Communism is immanent within the process of emancipatory politics: an axiom, not an objective, a process, not a program. (I owe this formulation to Don Hamerquist.)

The “communist hypothesis” informs the political truth process, not as a plan or program, nor as a goal, but as the general and over-riding defining axiom. (In fact, Badiou holds, nothing will count as a political truth-process which is not defined by this axiom: he says that it is the only real political Idea – another term used in a technical way by Badiou, which I will dodge for now.) Communism (note: not socialism – another question to discuss another time) communism as axiom and process restores real contingency to politics, and at the same time cuts against a pragmatic orientation. Politics is a process of agency, a subjective process – that is, proceeding through a subject.

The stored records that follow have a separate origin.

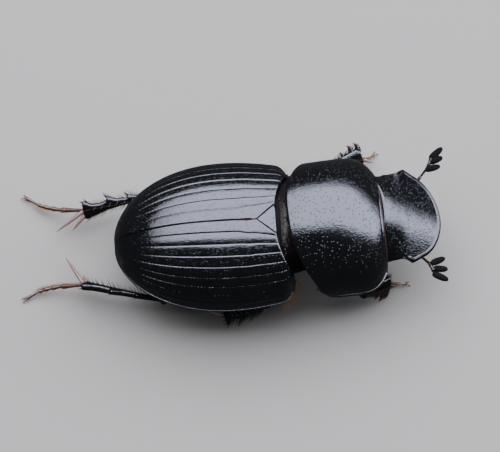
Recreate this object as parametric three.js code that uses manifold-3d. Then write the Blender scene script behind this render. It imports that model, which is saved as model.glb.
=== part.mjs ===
// A dung beetle of the night-flying kind, standing: black, smooth-headed, with ridged wing cases.
// Millimetres. +X points to the head, +Y to the beetle's left, +Z up, and the feet stand on z = 0.
// The origin is on the floor under the middle of the whole outline, feelers and feet included.
import * as THREE from "three";
import { mergeVertices } from "three/addons/utils/BufferGeometryUtils.js";
import Module from "manifold-3d";

// ---- Driving dimensions ----
const GAP = 0.05; // the joint line left between two plates
const THIN_LIP = 0.02; // the upper edge of a belly plate

// Hind body: its frame starts at the tip of the wing cases and runs forward along their seam.
const HIND = { x: -4.29, y: -0.897, yaw: 3.5 };
const CASE_WIDTH = 5.46; // across both wing cases
const CASE_WIDEST = 4.1; // forward of the tip
const CASE_LENGTH = 5.75; // tip to base, measured on the seam
const CASE_SHOULDER = 0.91; // how much further forward the shoulders stand
const CASE_REACH = CASE_LENGTH + 0.6 * CASE_SHOULDER; // tip to shoulder
const CASE_RIM = 2.35; // height of the side edge above the floor
const CASE_RIM_TIP = 2.1; // height of the same edge at the tip
const CASE_RIDGE = 4.3; // height of the seam above the floor
const CASE_RIDGE_FALL = 0.12; // the seam sinks by this towards the base
const CASE_HIGHEST = 3.6; // forward of the tip
const CASE_LIP = 0.12; // the edge that turns under
const CASE_TIP = 0.02; // the blunt end of the tip
const STRIAE = 10; // grooves on each wing case
const STRIA_STEP = 8.4; // degrees from groove to groove, round the section
const STRIA_DEPTH = 0.035;
const SCUTELLUM = { length: 0.8, halfWidth: 0.59, thickness: 0.55, top: 4.26, step: 0.15 };
const BELLY = { abdomen: [0.35, 3.1], metathorax: [3.18, 6.3], level: 0.66, share: 0.9, fullFrom: 2.6 };
const STERNITES = 6; // plates of the abdomen, each with a low step
const PYGIDIUM = { from: 0.1, length: 0.2, share: 0.8, shallow: 0.2, deep: 0.75 };

// Fore body: its frame starts at the middle of the shield's rear edge.
const FORE = { x: 1.893, y: -0.519, yaw: 7.2 };
const SHIELD_LENGTH = 3.42;
const SHIELD_WIDTH = 5.06;
const SHIELD_RIM = 2.2;
const SHIELD_RIDGE = 4.45;
const SHIELD_FRONT_RIDGE = 3.62;
const SHIELD_REAR_BOW = 0.95; // how far forward the rear corners lie
const SHIELD_WIDEST = 1.5; // forward of the rear edge
const SHIELD_HIGHEST = 1.3;
const SHIELD_REAR_FALL = 0.18;
const SHIELD_LIP = 0.1;
const WAIST = { from: 5.3, to: 7.2, halfWidth: 1.9, rim: 2.1, top: 3.98, bottom: 1.5 };
const PROTHORAX = { from: 0.8, to: 3.15, level: 0.8, share: 0.84 };

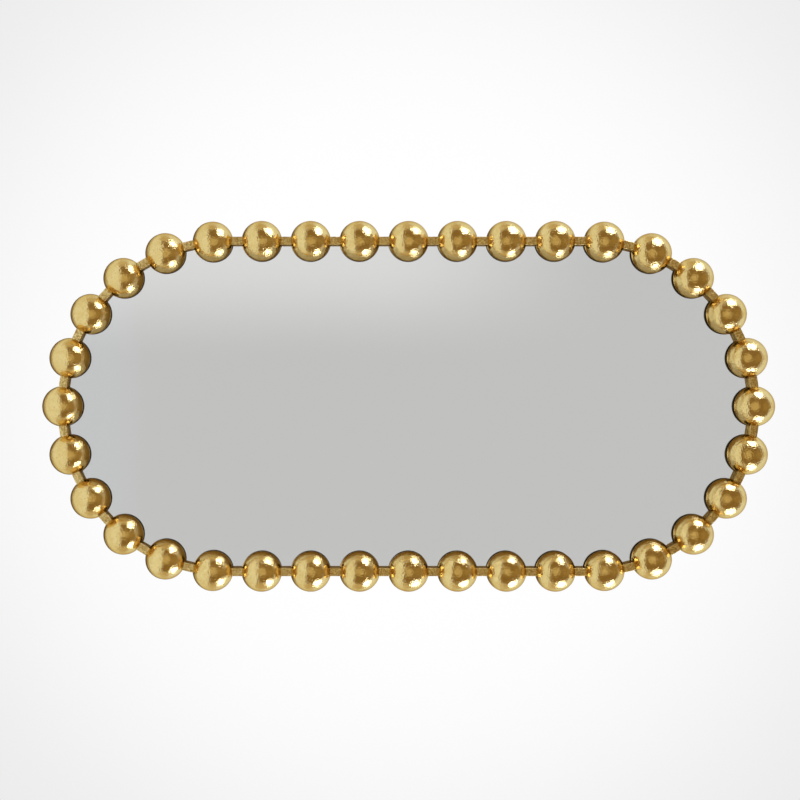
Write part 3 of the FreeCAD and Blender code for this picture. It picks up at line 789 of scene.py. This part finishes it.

This process is not a strategically mapped-out march toward a pre-established goal, but an aleatory process, following a necessarily chance-ridden path. And in fact – isn’t this how revolutionary politics has actually proceeded, even though it is not how it has conceived of itself as proceeding?

The 2nd and 3rd Internationals (as well as Trotskyist variants of the latter) understood politics to be a matter of proceeding from scientific and historical analysis – and yet whatever real politics took place (and I do think it did, in particular places and times during this long period), was much more along the lines of what Badiou outlines, than the mythical self-understanding which was its ideology: real politics here too was, in practice, a leap in the dark, guided by a basic postulate, without assurance of success or where exactly what the end result would be. Look at any of whatever you may choose as great instances of revolutionary politics in the 20th century, or in your own experience, and I think this will hold true, if examined with full honesty. It certainly holds true in my own experience.

That aside, though, and whether you grant that this has been the case, I think it would be hard to deny that any emancipatory politics of the present historical moment would or must – if it’s going to take place – fit Badiou’s open but anchored process.